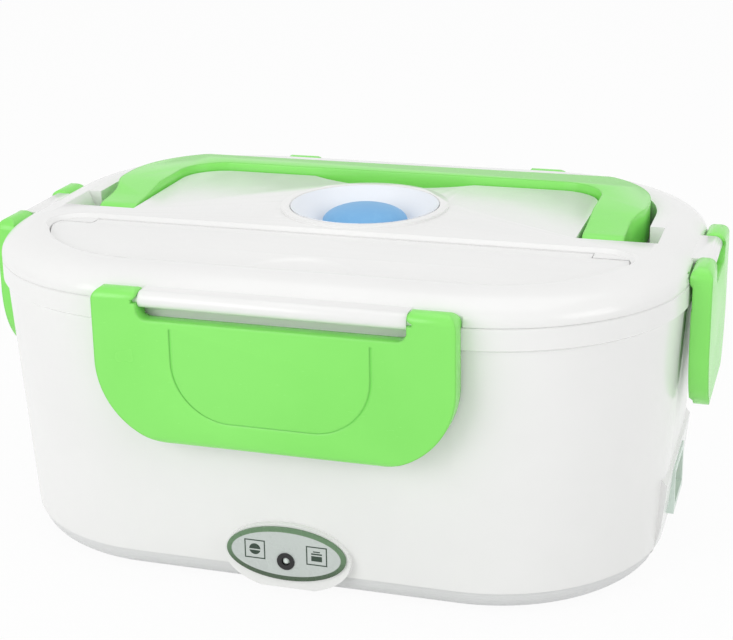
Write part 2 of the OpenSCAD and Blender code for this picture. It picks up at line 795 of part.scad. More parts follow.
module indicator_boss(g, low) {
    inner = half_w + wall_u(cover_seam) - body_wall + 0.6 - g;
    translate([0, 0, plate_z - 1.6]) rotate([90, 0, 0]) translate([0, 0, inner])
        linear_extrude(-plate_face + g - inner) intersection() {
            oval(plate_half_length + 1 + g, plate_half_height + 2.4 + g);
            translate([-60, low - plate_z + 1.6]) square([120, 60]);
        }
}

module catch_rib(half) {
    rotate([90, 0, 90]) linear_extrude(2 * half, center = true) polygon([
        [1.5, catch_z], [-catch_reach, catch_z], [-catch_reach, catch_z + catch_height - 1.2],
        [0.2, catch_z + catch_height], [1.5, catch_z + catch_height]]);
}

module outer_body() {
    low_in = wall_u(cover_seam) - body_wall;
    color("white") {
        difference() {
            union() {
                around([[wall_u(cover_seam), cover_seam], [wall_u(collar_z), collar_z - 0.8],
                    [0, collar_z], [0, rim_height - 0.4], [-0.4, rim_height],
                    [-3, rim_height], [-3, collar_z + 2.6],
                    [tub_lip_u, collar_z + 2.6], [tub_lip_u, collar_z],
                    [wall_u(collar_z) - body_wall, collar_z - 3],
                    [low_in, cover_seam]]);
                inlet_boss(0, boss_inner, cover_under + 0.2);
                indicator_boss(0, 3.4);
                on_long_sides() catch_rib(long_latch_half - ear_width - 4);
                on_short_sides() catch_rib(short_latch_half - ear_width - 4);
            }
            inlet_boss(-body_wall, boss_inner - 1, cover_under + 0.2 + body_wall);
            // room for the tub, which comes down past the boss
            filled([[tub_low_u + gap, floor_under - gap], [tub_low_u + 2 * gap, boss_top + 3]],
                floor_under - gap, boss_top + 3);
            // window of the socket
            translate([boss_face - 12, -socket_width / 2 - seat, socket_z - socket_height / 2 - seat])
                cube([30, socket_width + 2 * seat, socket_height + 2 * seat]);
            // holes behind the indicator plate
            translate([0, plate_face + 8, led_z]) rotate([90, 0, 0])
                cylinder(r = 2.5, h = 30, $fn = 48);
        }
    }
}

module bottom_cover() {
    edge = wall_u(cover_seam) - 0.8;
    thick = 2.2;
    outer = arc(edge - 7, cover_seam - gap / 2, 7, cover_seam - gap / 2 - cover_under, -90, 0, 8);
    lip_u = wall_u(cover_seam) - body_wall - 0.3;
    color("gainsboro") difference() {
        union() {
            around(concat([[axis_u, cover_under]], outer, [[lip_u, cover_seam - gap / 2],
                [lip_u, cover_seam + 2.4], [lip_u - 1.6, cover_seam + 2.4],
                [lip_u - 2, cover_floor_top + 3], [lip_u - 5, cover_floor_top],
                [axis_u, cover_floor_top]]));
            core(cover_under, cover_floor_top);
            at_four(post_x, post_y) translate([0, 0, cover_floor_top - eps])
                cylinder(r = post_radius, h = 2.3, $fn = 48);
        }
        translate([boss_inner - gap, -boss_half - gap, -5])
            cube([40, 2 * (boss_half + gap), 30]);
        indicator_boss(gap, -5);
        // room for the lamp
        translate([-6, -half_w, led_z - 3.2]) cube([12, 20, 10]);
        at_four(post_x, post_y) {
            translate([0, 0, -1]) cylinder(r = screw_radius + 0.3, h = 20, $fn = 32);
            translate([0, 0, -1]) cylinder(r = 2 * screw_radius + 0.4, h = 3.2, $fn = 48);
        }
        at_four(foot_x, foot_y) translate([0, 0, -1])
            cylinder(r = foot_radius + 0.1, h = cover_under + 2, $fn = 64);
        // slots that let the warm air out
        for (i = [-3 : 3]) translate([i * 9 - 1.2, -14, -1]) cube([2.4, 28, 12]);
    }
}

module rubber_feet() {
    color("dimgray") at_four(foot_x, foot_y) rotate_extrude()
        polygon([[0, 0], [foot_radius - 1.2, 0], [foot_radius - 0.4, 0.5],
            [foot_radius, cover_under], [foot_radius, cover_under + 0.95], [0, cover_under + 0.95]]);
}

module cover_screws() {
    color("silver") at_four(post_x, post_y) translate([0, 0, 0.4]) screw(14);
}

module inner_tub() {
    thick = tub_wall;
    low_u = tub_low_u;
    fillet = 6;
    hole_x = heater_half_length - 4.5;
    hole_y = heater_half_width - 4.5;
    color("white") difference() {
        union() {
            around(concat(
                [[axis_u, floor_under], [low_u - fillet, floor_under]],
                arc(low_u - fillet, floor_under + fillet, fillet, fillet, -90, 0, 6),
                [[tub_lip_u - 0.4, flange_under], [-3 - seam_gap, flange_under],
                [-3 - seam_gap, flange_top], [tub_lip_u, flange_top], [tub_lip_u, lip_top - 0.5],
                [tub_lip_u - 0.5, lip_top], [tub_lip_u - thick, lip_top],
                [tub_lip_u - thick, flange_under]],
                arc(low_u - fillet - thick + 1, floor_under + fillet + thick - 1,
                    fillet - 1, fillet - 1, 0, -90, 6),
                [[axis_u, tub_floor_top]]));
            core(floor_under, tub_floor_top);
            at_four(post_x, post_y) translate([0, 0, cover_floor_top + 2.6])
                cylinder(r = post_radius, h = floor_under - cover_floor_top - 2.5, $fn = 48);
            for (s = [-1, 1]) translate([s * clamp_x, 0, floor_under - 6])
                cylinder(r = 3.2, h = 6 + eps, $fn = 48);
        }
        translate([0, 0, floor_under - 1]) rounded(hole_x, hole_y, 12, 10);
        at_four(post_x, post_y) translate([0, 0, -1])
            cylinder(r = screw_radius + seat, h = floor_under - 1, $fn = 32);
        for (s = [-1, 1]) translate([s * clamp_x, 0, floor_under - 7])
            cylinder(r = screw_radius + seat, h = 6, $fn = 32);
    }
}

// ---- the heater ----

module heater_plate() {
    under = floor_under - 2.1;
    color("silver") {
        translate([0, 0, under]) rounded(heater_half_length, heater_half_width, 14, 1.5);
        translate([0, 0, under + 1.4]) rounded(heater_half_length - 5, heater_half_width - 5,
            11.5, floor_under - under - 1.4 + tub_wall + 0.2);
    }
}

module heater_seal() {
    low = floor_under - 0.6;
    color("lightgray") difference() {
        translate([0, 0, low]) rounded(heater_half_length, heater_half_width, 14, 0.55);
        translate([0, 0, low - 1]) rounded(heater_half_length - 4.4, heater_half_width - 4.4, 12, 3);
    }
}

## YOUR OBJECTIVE
Quote each line above in full, word for word.

## ANSWER
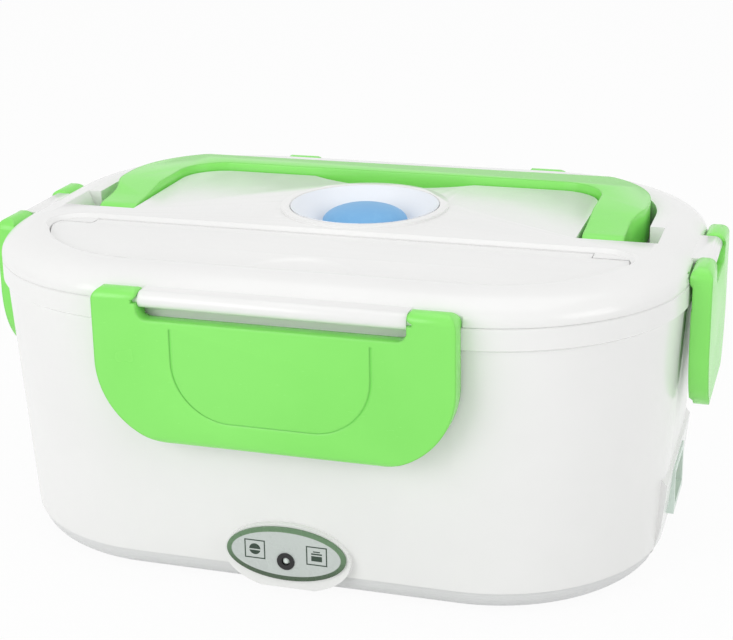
Write part 2 of the OpenSCAD and Blender code for this picture. It picks up at line 795 of part.scad. More parts follow.
module indicator_boss(g, low) {
    inner = half_w + wall_u(cover_seam) - body_wall + 0.6 - g;
    translate([0, 0, plate_z - 1.6]) rotate([90, 0, 0]) translate([0, 0, inner])
        linear_extrude(-plate_face + g - inner) intersection() {
            oval(plate_half_length + 1 + g, plate_half_height + 2.4 + g);
            translate([-60, low - plate_z + 1.6]) square([120, 60]);
        }
}

module catch_rib(half) {
    rotate([90, 0, 90]) linear_extrude(2 * half, center = true) polygon([
        [1.5, catch_z], [-catch_reach, catch_z], [-catch_reach, catch_z + catch_height - 1.2],
        [0.2, catch_z + catch_height], [1.5, catch_z + catch_height]]);
}

module outer_body() {
    low_in = wall_u(cover_seam) - body_wall;
    color("white") {
        difference() {
            union() {
                around([[wall_u(cover_seam), cover_seam], [wall_u(collar_z), collar_z - 0.8],
                    [0, collar_z], [0, rim_height - 0.4], [-0.4, rim_height],
                    [-3, rim_height], [-3, collar_z + 2.6],
                    [tub_lip_u, collar_z + 2.6], [tub_lip_u, collar_z],
                    [wall_u(collar_z) - body_wall, collar_z - 3],
                    [low_in, cover_seam]]);
                inlet_boss(0, boss_inner, cover_under + 0.2);
                indicator_boss(0, 3.4);
                on_long_sides() catch_rib(long_latch_half - ear_width - 4);
                on_short_sides() catch_rib(short_latch_half - ear_width - 4);
            }
            inlet_boss(-body_wall, boss_inner - 1, cover_under + 0.2 + body_wall);
            // room for the tub, which comes down past the boss
            filled([[tub_low_u + gap, floor_under - gap], [tub_low_u + 2 * gap, boss_top + 3]],
                floor_under - gap, boss_top + 3);
            // window of the socket
            translate([boss_face - 12, -socket_width / 2 - seat, socket_z - socket_height / 2 - seat])
                cube([30, socket_width + 2 * seat, socket_height + 2 * seat]);
            // holes behind the indicator plate
            translate([0, plate_face + 8, led_z]) rotate([90, 0, 0])
                cylinder(r = 2.5, h = 30, $fn = 48);
        }
    }
}

module bottom_cover() {
    edge = wall_u(cover_seam) - 0.8;
    thick = 2.2;
    outer = arc(edge - 7, cover_seam - gap / 2, 7, cover_seam - gap / 2 - cover_under, -90, 0, 8);
    lip_u = wall_u(cover_seam) - body_wall - 0.3;
    color("gainsboro") difference() {
        union() {
            around(concat([[axis_u, cover_under]], outer, [[lip_u, cover_seam - gap / 2],
                [lip_u, cover_seam + 2.4], [lip_u - 1.6, cover_seam + 2.4],
                [lip_u - 2, cover_floor_top + 3], [lip_u - 5, cover_floor_top],
                [axis_u, cover_floor_top]]));
            core(cover_under, cover_floor_top);
            at_four(post_x, post_y) translate([0, 0, cover_floor_top - eps])
                cylinder(r = post_radius, h = 2.3, $fn = 48);
        }
        translate([boss_inner - gap, -boss_half - gap, -5])
            cube([40, 2 * (boss_half + gap), 30]);
        indicator_boss(gap, -5);
        // room for the lamp
        translate([-6, -half_w, led_z - 3.2]) cube([12, 20, 10]);
        at_four(post_x, post_y) {
            translate([0, 0, -1]) cylinder(r = screw_radius + 0.3, h = 20, $fn = 32);
            translate([0, 0, -1]) cylinder(r = 2 * screw_radius + 0.4, h = 3.2, $fn = 48);
        }
        at_four(foot_x, foot_y) translate([0, 0, -1])
            cylinder(r = foot_radius + 0.1, h = cover_under + 2, $fn = 64);
        // slots that let the warm air out
        for (i = [-3 : 3]) translate([i * 9 - 1.2, -14, -1]) cube([2.4, 28, 12]);
    }
}

module rubber_feet() {
    color("dimgray") at_four(foot_x, foot_y) rotate_extrude()
        polygon([[0, 0], [foot_radius - 1.2, 0], [foot_radius - 0.4, 0.5],
            [foot_radius, cover_under], [foot_radius, cover_under + 0.95], [0, cover_under + 0.95]]);
}

module cover_screws() {
    color("silver") at_four(post_x, post_y) translate([0, 0, 0.4]) screw(14);
}

module inner_tub() {
    thick = tub_wall;
    low_u = tub_low_u;
    fillet = 6;
    hole_x = heater_half_length - 4.5;
    hole_y = heater_half_width - 4.5;
    color("white") difference() {
        union() {
            around(concat(
                [[axis_u, floor_under], [low_u - fillet, floor_under]],
                arc(low_u - fillet, floor_under + fillet, fillet, fillet, -90, 0, 6),
                [[tub_lip_u - 0.4, flange_under], [-3 - seam_gap, flange_under],
                [-3 - seam_gap, flange_top], [tub_lip_u, flange_top], [tub_lip_u, lip_top - 0.5],
                [tub_lip_u - 0.5, lip_top], [tub_lip_u - thick, lip_top],
                [tub_lip_u - thick, flange_under]],
                arc(low_u - fillet - thick + 1, floor_under + fillet + thick - 1,
                    fillet - 1, fillet - 1, 0, -90, 6),
                [[axis_u, tub_floor_top]]));
            core(floor_under, tub_floor_top);
            at_four(post_x, post_y) translate([0, 0, cover_floor_top + 2.6])
                cylinder(r = post_radius, h = floor_under - cover_floor_top - 2.5, $fn = 48);
            for (s = [-1, 1]) translate([s * clamp_x, 0, floor_under - 6])
                cylinder(r = 3.2, h = 6 + eps, $fn = 48);
        }
        translate([0, 0, floor_under - 1]) rounded(hole_x, hole_y, 12, 10);
        at_four(post_x, post_y) translate([0, 0, -1])
            cylinder(r = screw_radius + seat, h = floor_under - 1, $fn = 32);
        for (s = [-1, 1]) translate([s * clamp_x, 0, floor_under - 7])
            cylinder(r = screw_radius + seat, h = 6, $fn = 32);
    }
}

// ---- the heater ----

module heater_plate() {
    under = floor_under - 2.1;
    color("silver") {
        translate([0, 0, under]) rounded(heater_half_length, heater_half_width, 14, 1.5);
        translate([0, 0, under + 1.4]) rounded(heater_half_length - 5, heater_half_width - 5,
            11.5, floor_under - under - 1.4 + tub_wall + 0.2);
    }
}

module heater_seal() {
    low = floor_under - 0.6;
    color("lightgray") difference() {
        translate([0, 0, low]) rounded(heater_half_length, heater_half_width, 14, 0.55);
        translate([0, 0, low - 1]) rounded(heater_half_length - 4.4, heater_half_width - 4.4, 12, 3);
    }
}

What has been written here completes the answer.